Historically Russian imperialism has its roots in brute force oppression, poor economic development, domestic poverty and grandiose aspirations for becoming a global power. It would therefore become an automatic choice for Ukraine to liberate itself from the sphere of influence of the Kremlin and pave a new path of modernization in line with developed nations of Europe and the US. Modernization has always been the bane of the USSR and Russia as the staggering revenues from crude oil and natural gas reserves were mainly deployed in the proliferation of arms and ammunition at the expense of social welfare programs and infrastructure projects. Russia should have taken a leaf from the Chinese playbook on steering an impoverished nation in the 1970s into an economic powerhouse of the 21st century.
Ukraine, under the leadership of Volodymyr Zelenskyy, is pro-west in its socio-economic outlook. He is committed to steering the nation into a path of rapid economic development and modernization from the corruption-plagued and war-torn country he had inherited. His government’s overtures with NATO and the European Union are based on dual-pronged issues of national security (from the precedence of the Russian invasion of Crimea and Georgia) and economic advancement, thereby raising the income and quality of life of the masses.
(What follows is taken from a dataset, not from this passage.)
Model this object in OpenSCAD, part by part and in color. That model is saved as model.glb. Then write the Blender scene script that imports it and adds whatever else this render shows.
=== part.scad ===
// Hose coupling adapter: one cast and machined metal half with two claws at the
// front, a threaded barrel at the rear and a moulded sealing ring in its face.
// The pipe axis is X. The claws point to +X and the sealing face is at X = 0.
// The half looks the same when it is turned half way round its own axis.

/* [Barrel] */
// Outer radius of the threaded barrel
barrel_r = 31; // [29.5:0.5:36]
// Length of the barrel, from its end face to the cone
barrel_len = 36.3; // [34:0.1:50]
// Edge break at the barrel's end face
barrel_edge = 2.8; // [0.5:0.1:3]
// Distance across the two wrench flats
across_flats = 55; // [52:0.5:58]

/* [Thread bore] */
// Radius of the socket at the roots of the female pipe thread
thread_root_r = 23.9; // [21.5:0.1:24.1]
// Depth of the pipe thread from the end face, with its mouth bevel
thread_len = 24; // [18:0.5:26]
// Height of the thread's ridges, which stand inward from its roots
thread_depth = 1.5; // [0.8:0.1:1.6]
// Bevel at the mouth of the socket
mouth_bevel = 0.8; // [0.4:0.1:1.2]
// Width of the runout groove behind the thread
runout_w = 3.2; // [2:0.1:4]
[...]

The Euromaidan Revolution in 2014, ousting the reactionary Ukrainian President, Viktor Yanukovych and overthrowing the government for refusing to sign a political association and free trade agreement with the European Union bears ample testimony to the mandate of masses preference of economic reform over pseudo-nationalism and ethnonationalism. If Zelenskyy succeeds in his economic vision, it will trigger a bandwagon effect in Russia demanding similar socio-economic outcomes from Vladimir Putin. Besides security interests and attendant geopolitical risks of Ukraine joining NATO, this economic angle could also be a probable reason why Putin has invaded Ukraine.